The tears will come off and on.  There is such a thing as 'crying yourself out' at the beginning and that's the bodies way of releasing stress.  I can still get teary-eyed or cry missing Ernie to this day, but find I'm much stronger than I use to be and as much as we dislike this term 'time is the healer' it is true.  We get use to a new routine in our lives. 

Your  posts are excellent Janice and we learn from each other.  I hope you continue to post (whatever bothers you or whatever pops into your head at the time) as that is how we help each other on here. 

Again, so proud of you for taking the big step and posting and that shows you are healing even if you feel it's a slow process. 

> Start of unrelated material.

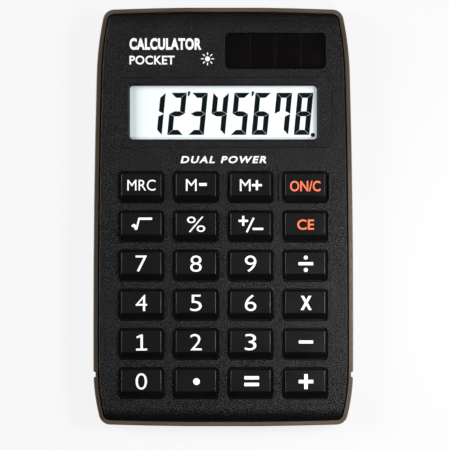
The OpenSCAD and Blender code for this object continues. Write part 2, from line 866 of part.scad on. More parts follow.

Hugs to you hon (wish I could hug you in person)

Marsha

Comment by janice foyt on January 7, 2014 at 3:18pm
Marsha, Barbara & Jane,
Wow what an experience and wonderful visit. I am hoping one day or night my Terry will do the same. So far no luck. I still talk to him each day and night in the hopes he will be around me. Some people may think us crazy, but I do believe it will happen. I really need him close to me again even for just a minute. Some days now I feel a little better (not much). I am on antidepressants and I am not crying every minute of the day like I was. Or maybe I am just left with no more tears. Really helps me reading all of ya'll posts each day. Knowing I am not in this struggle alone helps more than you will ever know. It is still hard for me to write the words on paper but I think I am getting there a little bit at a time. One difference is me writing on legacy today.......big step for me.
Hugs to all
Janice
Comment by Marsha H on January 7, 2014 at 3:01pm

Helen ...  Got your email this morning, but I don't reply because you're not getting my emails.  Hope you can get onto Legacy as this is the only place I can confirm anything you send me through email.  Hope that fellow shows up soon and you get your computer fixed.